Taking a look at what’s left of this inexplicable series of events, there is a film of this moving car, and various photos of the car surrounded by admiring people. But many argue that no one had ever really verified the actual operation of the engine, whether it was powered purely by water and whether the patent or the project worked at all. Analysing the case, there have been rivers of words and ink spent over the years both to support and to refute Meyer’s thesis, and especially the veracity of what he claimed. Even an American judicial authority, in 1996, two years before his mysterious death, had looked into Meyer’s invention, petitioned by several small investors who had financed the development of his project, who later became suspicious and worried that it was doomed to bankruptcy.
The Fayette County Judge (Ohio) had appointed three surveyors, to whom Meyer refused to submit the car, and who concluded by noting that the chemical and technological process “invented” by Meyer would not be at all revolutionary, even going so far as to call it trivial, and that no evidence was provided that it could actually effectively power an automobile engine.
The Judge then issued his verdict, in which he decreed that the funds received by Meyer had been stolen by deception (“gross and egregious fraud”), and he was sentenced to return it to investors.
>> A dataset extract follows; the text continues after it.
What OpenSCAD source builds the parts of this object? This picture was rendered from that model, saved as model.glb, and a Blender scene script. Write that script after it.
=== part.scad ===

For a man whose livelihood depended on his ingenuity, this was certainly not a small financial pill to swallow and, perhaps worse still, honour. Certainly, this was a very sad epilogue for someone who had proclaimed themselves to be the saviour of the complex equation between efficient automotive propulsion, respect for the environment, and affordable power.
Stanley had previously stated that he had been threatened many times by representatives from oil companies from around the world.
Including tales of car chases with armed guards. Fantasy?
He also claimed he had been offered the hyperbolic sum of a million dollars (some even say a billion dollars) to kill all evidence of his technology, and that he had refused.
A scientist who tried to get in touch with Meyer to learn more about his project declared that Stanley had a “paranoid” attitude, and that he had flatly refused to subject the Dune Buggy to a test in order to verify its performance, even if they promised not to open the “black box” containing the electronic components that powered the system.
We know just how many car manufacturers have faced the delicate problem of hydrogen propulsion – water still lies at the heart of the process – but with far greater design and construction complexities. Stanley and his brother Stephen, despite their defeat, tried to protect what they continued to declare as the invention of the century.
Stephen Meyer claimed that one week after Stanley’s death, unidentified people had stolen the Dune Buggy from Stanley’s garage, along with all of the inventor’s instruments, and that the vehicle had subsequently been found, but it is unclear under what circumstances and conditions.
The patent had been registered, and the Dune Buggy was later closed off in a room without doors, so that no one could steal it and destroy it (but according to Meyer’s detractors, so that no one could examine it and discover the weakness of the patent). It seems that in 2014, and therefore some sixteen years after the death of Stanley, the vehicle turned up in Canada (perhaps sold by his brother Stephen), now under ownership of the Holbrook family (claimed to be old associates of Stanley), but nothing is known of it after that date.
We cannot therefore exclude the possibility of new chapters being added to this thriller, in which reality, reticence and supposition alternate continuously, firmly keeping the suspicion of Meyer’s supporters alive, who still doubt, against all investigative evidence, the purity of that cranberry juice.